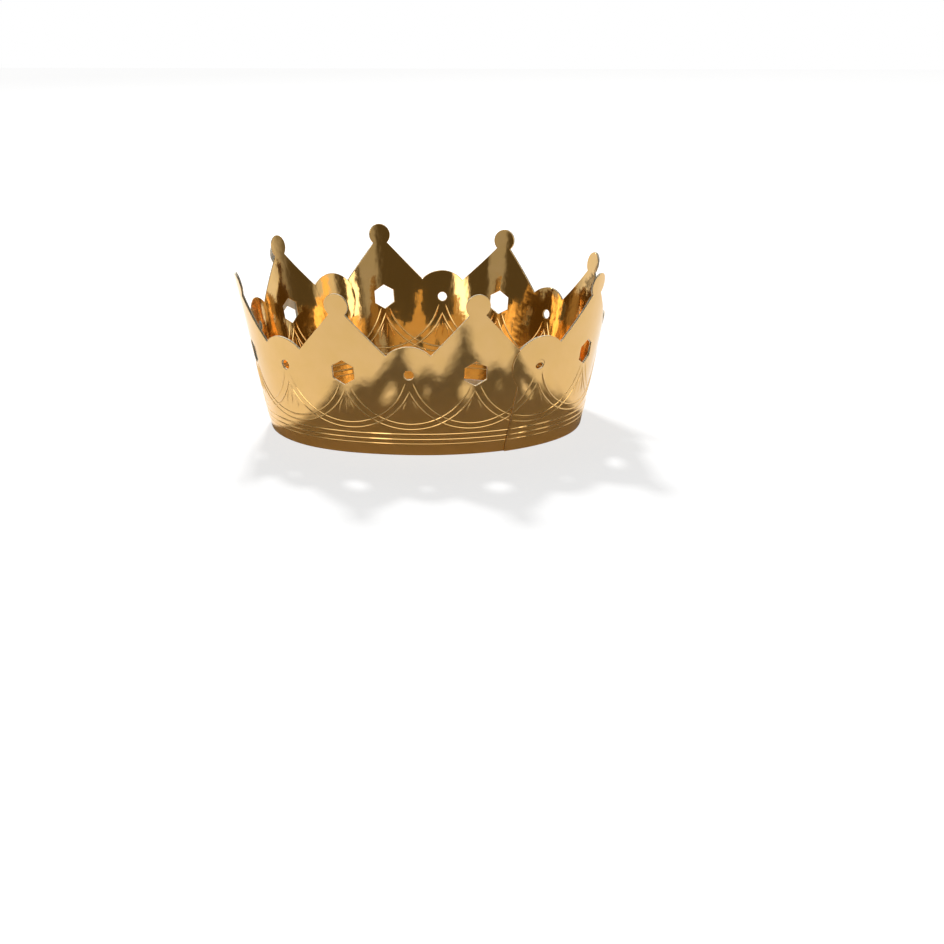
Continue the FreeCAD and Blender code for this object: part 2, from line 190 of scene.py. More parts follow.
def flat_card():
    """The flat card as a closed mesh, with each corner's own normal and each face's surface kept."""
    loops = [card_outline()]
    loops += [hexagon_outline(step) for step in (-3, -1, 1, 3)]
    loops += [hole_outline(step) for step in (-4, -2, 0, 2, 4)]
    verts = []
    faces = []
    kinds = []
    normals = []
    front_rings = []
    back_rings = []
    for loop in loops:
        rings = []
        for inset, rise in EDGE_RINGS:
            ring = shrink(loop, inset) if inset else loop
            rings.append(range(len(verts), len(verts) + len(ring)))
            verts += [(x, y, rise * BOARD / 2) for x, y in ring]
        outward = [
            Vector((point[0] - inside[0], point[1] - inside[1])).normalized()
            for point, inside in zip(loop, shrink(loop, 1.0))
        ]
        for level in range(len(rings) - 1):
            upper, lower = rings[level], rings[level + 1]
            for index in range(len(loop)):
                following = (index + 1) % len(loop)
                faces.append((upper[index], lower[index], lower[following], upper[following]))
                if level < len(SHOULDER_LEAN) - 1:
                    kinds.append(FOIL)
                    corner_leans = [SHOULDER_LEAN[level], SHOULDER_LEAN[level + 1]]
                else:
                    kinds.append(CUT_EDGE)
                    corner_leans = [(1.0, 0.0), (1.0, 0.0)]
                (high_out, high_up), (low_out, low_up) = corner_leans
                for place, out, up in (
                    (index, high_out, high_up),
                    (index, low_out, low_up),
                    (following, low_out, low_up),
                    (following, high_out, high_up),
                ):
                    away = outward[place]
                    normals.append((away.x * out, away.y * out, up))
        front_rings.append(rings[0])
        back_rings.append(rings[-1])

    # The two broad faces are one triangulation each, over the grid.
    grid = []
    tree = kdtree.KDTree(sum(len(loop) for loop in loops))
    for loop in loops:
        for point in loop:
            tree.insert((*point, 0), 0)
    tree.balance()
    span = 4 * FLAT_STEP + math.asin(END_FOOT / APEX)
    for column in range(GRID_COLUMNS + 1):
        angle = -span + 2 * span * column / GRID_COLUMNS
        for row in range(1, GRID_ROWS + 1):
            radius = APEX + row * GRID_PITCH
            point = (radius * math.sin(angle), radius * math.cos(angle) - APEX)
            if tree.find((*point, 0))[2] > GRID_CLEARANCE and inside_outline(point, loops[0]):
                grid.append(point)
    for rings, flip in ((front_rings, False), (back_rings, True)):
        ring_loops = [[verts[index][:2] for index in ring] for ring in rings]
        points = [Vector(verts[index][:2]) for ring in rings for index in ring]
        sources = [index for ring in rings for index in ring]
        edges = []
        start = 0
        for ring in rings:
            edges += [(start + index, start + (index + 1) % len(ring)) for index in range(len(ring))]
            start += len(ring)
        points += [Vector(point) for point in grid]
        height = -BOARD / 2 if flip else BOARD / 2
        for point in grid:
            sources.append(len(verts))
            verts.append((*point, height))
        found = geometry.delaunay_2d_cdt(points, edges, [], 1, 1e-5, True)
        new_points, triangles, origins = found[0], found[2], found[3]
        for triangle in triangles:
            middle = sum((new_points[corner] for corner in triangle), Vector((0, 0))) / 3
            if in_window(middle, ring_loops[1:]) or not inside_outline(middle, ring_loops[0]):
                continue
            corners = [sources[origins[corner][0]] for corner in triangle]
            a, b, c = (Vector(verts[corner][:2]) for corner in corners)
            turning = (b - a).cross(c - a)
            if (turning < 0) != flip:
                corners.reverse()
            faces.append(tuple(corners))
            kinds.append(PAPER if flip else FOIL)
            normals += [(0, 0, -1 if flip else 1)] * 3
    return verts, faces, kinds, normals


def inside_outline(point, outline):
    """Even-odd test of a point against a closed outline."""
    x, y = point
    inside = False
    for index, (x1, y1) in enumerate(outline):
        x0, y0 = outline[index - 1]
        if (y0 > y) != (y1 > y) and x < (x1 - x0) * (y - y0) / (y1 - y0) + x0:
            inside = not inside
    return inside


def in_window(point, window_loops):
    """Whether a point lies in one of the punched windows."""
    near = [loop for loop in window_loops if math.dist(point, loop[0]) < 2.5 * BALL_RADIUS]
    return any(inside_outline(point, loop) for loop in near)


verts, faces, kinds, normals = flat_card()
card_mesh = bpy.data.meshes.new("flat_card")
card_mesh.from_pydata([(x * MM, y * MM, z * MM) for x, y, z in verts], [], faces)
kind_layer = card_mesh.attributes.new("surface", "INT", "FACE")
kind_layer.data.foreach_set("value", kinds)
normal_layer = card_mesh.attributes.new("flat_normal", "FLOAT_VECTOR", "CORNER")
normal_layer.data.foreach_set("vector", [number for normal in normals for number in normal])
card_mesh.validate()


# The embossed lines.
# Heated plates pressed them into the foil side: pairs of swags hung from window to window,
# three ribs round the foot, and small fans of strokes like tassels under each window.
LINE_WIDTH = 1.3
LINE_RISE = 0.34
LINE_OVERLAP = 0.02
LINE_SINK = 0.12
CUT_CLEARANCE = 1.0
SWAGS = [(38.5, 36.0, 56.2, 72.0), (42.0, 38.0, 54.8, 67.0)]
RIBS = [(13.7, 1.0), (10.3, 1.0), (7.4, 0.6)]
TASSEL = [
    [(0.2, 36.0), (0.6, 33.0), (0.3, 29.5), (-0.2, 26.5)],
    [(1.6, 35.0), (3.4, 32.0), (4.3, 29.0), (4.6, 25.5)],
    [(-1.6, 35.0), (-3.4, 32.0), (-4.3, 29.0), (-4.6, 25.5)],
]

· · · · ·

YOUR TASK:
Quote the data in full, keeping each word unchanged.

RESULT FOR THIS EXERCISE:
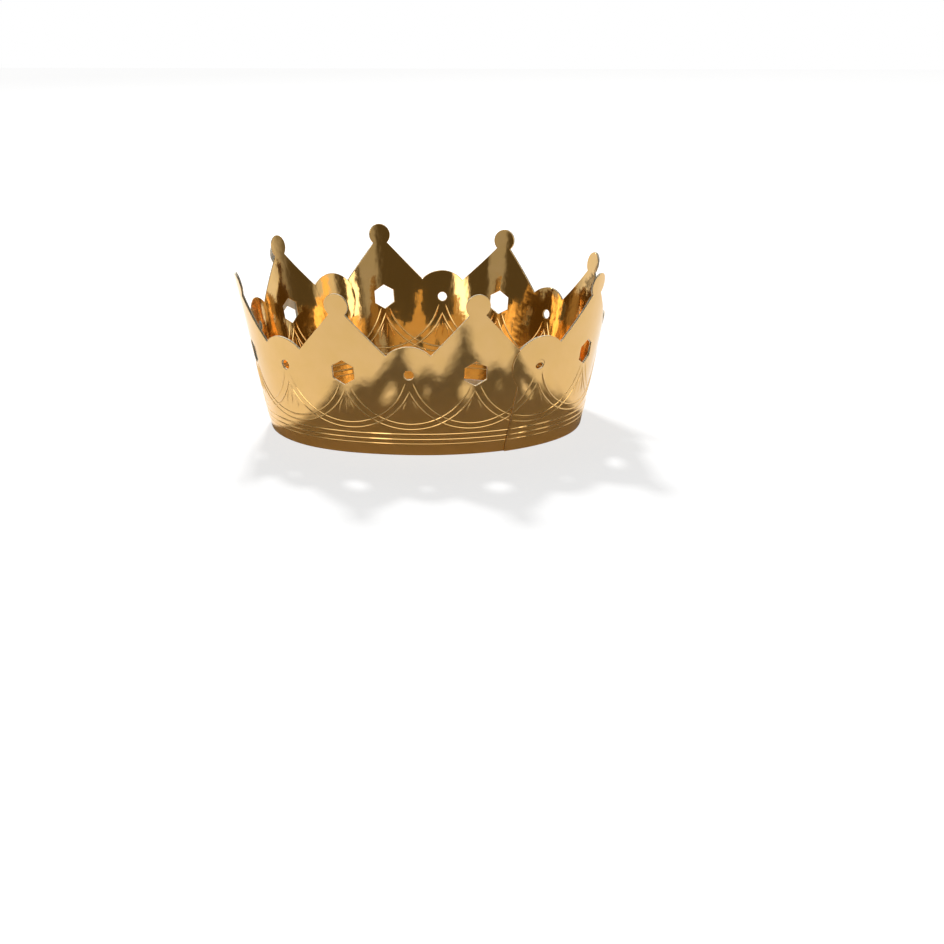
Continue the FreeCAD and Blender code for this object: part 2, from line 190 of scene.py. More parts follow.
def flat_card():
    """The flat card as a closed mesh, with each corner's own normal and each face's surface kept."""
    loops = [card_outline()]
    loops += [hexagon_outline(step) for step in (-3, -1, 1, 3)]
    loops += [hole_outline(step) for step in (-4, -2, 0, 2, 4)]
    verts = []
    faces = []
    kinds = []
    normals = []
    front_rings = []
    back_rings = []
    for loop in loops:
        rings = []
        for inset, rise in EDGE_RINGS:
            ring = shrink(loop, inset) if inset else loop
            rings.append(range(len(verts), len(verts) + len(ring)))
            verts += [(x, y, rise * BOARD / 2) for x, y in ring]
        outward = [
            Vector((point[0] - inside[0], point[1] - inside[1])).normalized()
            for point, inside in zip(loop, shrink(loop, 1.0))
        ]
        for level in range(len(rings) - 1):
            upper, lower = rings[level], rings[level + 1]
            for index in range(len(loop)):
                following = (index + 1) % len(loop)
                faces.append((upper[index], lower[index], lower[following], upper[following]))
                if level < len(SHOULDER_LEAN) - 1:
                    kinds.append(FOIL)
                    corner_leans = [SHOULDER_LEAN[level], SHOULDER_LEAN[level + 1]]
                else:
                    kinds.append(CUT_EDGE)
                    corner_leans = [(1.0, 0.0), (1.0, 0.0)]
                (high_out, high_up), (low_out, low_up) = corner_leans
                for place, out, up in (
                    (index, high_out, high_up),
                    (index, low_out, low_up),
                    (following, low_out, low_up),
                    (following, high_out, high_up),
                ):
                    away = outward[place]
                    normals.append((away.x * out, away.y * out, up))
        front_rings.append(rings[0])
        back_rings.append(rings[-1])

    # The two broad faces are one triangulation each, over the grid.
    grid = []
    tree = kdtree.KDTree(sum(len(loop) for loop in loops))
    for loop in loops:
        for point in loop:
            tree.insert((*point, 0), 0)
    tree.balance()
    span = 4 * FLAT_STEP + math.asin(END_FOOT / APEX)
    for column in range(GRID_COLUMNS + 1):
        angle = -span + 2 * span * column / GRID_COLUMNS
        for row in range(1, GRID_ROWS + 1):
            radius = APEX + row * GRID_PITCH
            point = (radius * math.sin(angle), radius * math.cos(angle) - APEX)
            if tree.find((*point, 0))[2] > GRID_CLEARANCE and inside_outline(point, loops[0]):
                grid.append(point)
    for rings, flip in ((front_rings, False), (back_rings, True)):
        ring_loops = [[verts[index][:2] for index in ring] for ring in rings]
        points = [Vector(verts[index][:2]) for ring in rings for index in ring]
        sources = [index for ring in rings for index in ring]
        edges = []
        start = 0
        for ring in rings:
            edges += [(start + index, start + (index + 1) % len(ring)) for index in range(len(ring))]
            start += len(ring)
        points += [Vector(point) for point in grid]
        height = -BOARD / 2 if flip else BOARD / 2
        for point in grid:
            sources.append(len(verts))
            verts.append((*point, height))
        found = geometry.delaunay_2d_cdt(points, edges, [], 1, 1e-5, True)
        new_points, triangles, origins = found[0], found[2], found[3]
        for triangle in triangles:
            middle = sum((new_points[corner] for corner in triangle), Vector((0, 0))) / 3
            if in_window(middle, ring_loops[1:]) or not inside_outline(middle, ring_loops[0]):
                continue
            corners = [sources[origins[corner][0]] for corner in triangle]
            a, b, c = (Vector(verts[corner][:2]) for corner in corners)
            turning = (b - a).cross(c - a)
            if (turning < 0) != flip:
                corners.reverse()
            faces.append(tuple(corners))
            kinds.append(PAPER if flip else FOIL)
            normals += [(0, 0, -1 if flip else 1)] * 3
    return verts, faces, kinds, normals


def inside_outline(point, outline):
    """Even-odd test of a point against a closed outline."""
    x, y = point
    inside = False
    for index, (x1, y1) in enumerate(outline):
        x0, y0 = outline[index - 1]
        if (y0 > y) != (y1 > y) and x < (x1 - x0) * (y - y0) / (y1 - y0) + x0:
            inside = not inside
    return inside


def in_window(point, window_loops):
    """Whether a point lies in one of the punched windows."""
    near = [loop for loop in window_loops if math.dist(point, loop[0]) < 2.5 * BALL_RADIUS]
    return any(inside_outline(point, loop) for loop in near)


verts, faces, kinds, normals = flat_card()
card_mesh = bpy.data.meshes.new("flat_card")
card_mesh.from_pydata([(x * MM, y * MM, z * MM) for x, y, z in verts], [], faces)
kind_layer = card_mesh.attributes.new("surface", "INT", "FACE")
kind_layer.data.foreach_set("value", kinds)
normal_layer = card_mesh.attributes.new("flat_normal", "FLOAT_VECTOR", "CORNER")
normal_layer.data.foreach_set("vector", [number for normal in normals for number in normal])
card_mesh.validate()


# The embossed lines.
# Heated plates pressed them into the foil side: pairs of swags hung from window to window,
# three ribs round the foot, and small fans of strokes like tassels under each window.
LINE_WIDTH = 1.3
LINE_RISE = 0.34
LINE_OVERLAP = 0.02
LINE_SINK = 0.12
CUT_CLEARANCE = 1.0
SWAGS = [(38.5, 36.0, 56.2, 72.0), (42.0, 38.0, 54.8, 67.0)]
RIBS = [(13.7, 1.0), (10.3, 1.0), (7.4, 0.6)]
TASSEL = [
    [(0.2, 36.0), (0.6, 33.0), (0.3, 29.5), (-0.2, 26.5)],
    [(1.6, 35.0), (3.4, 32.0), (4.3, 29.0), (4.6, 25.5)],
    [(-1.6, 35.0), (-3.4, 32.0), (-4.3, 29.0), (-4.6, 25.5)],
]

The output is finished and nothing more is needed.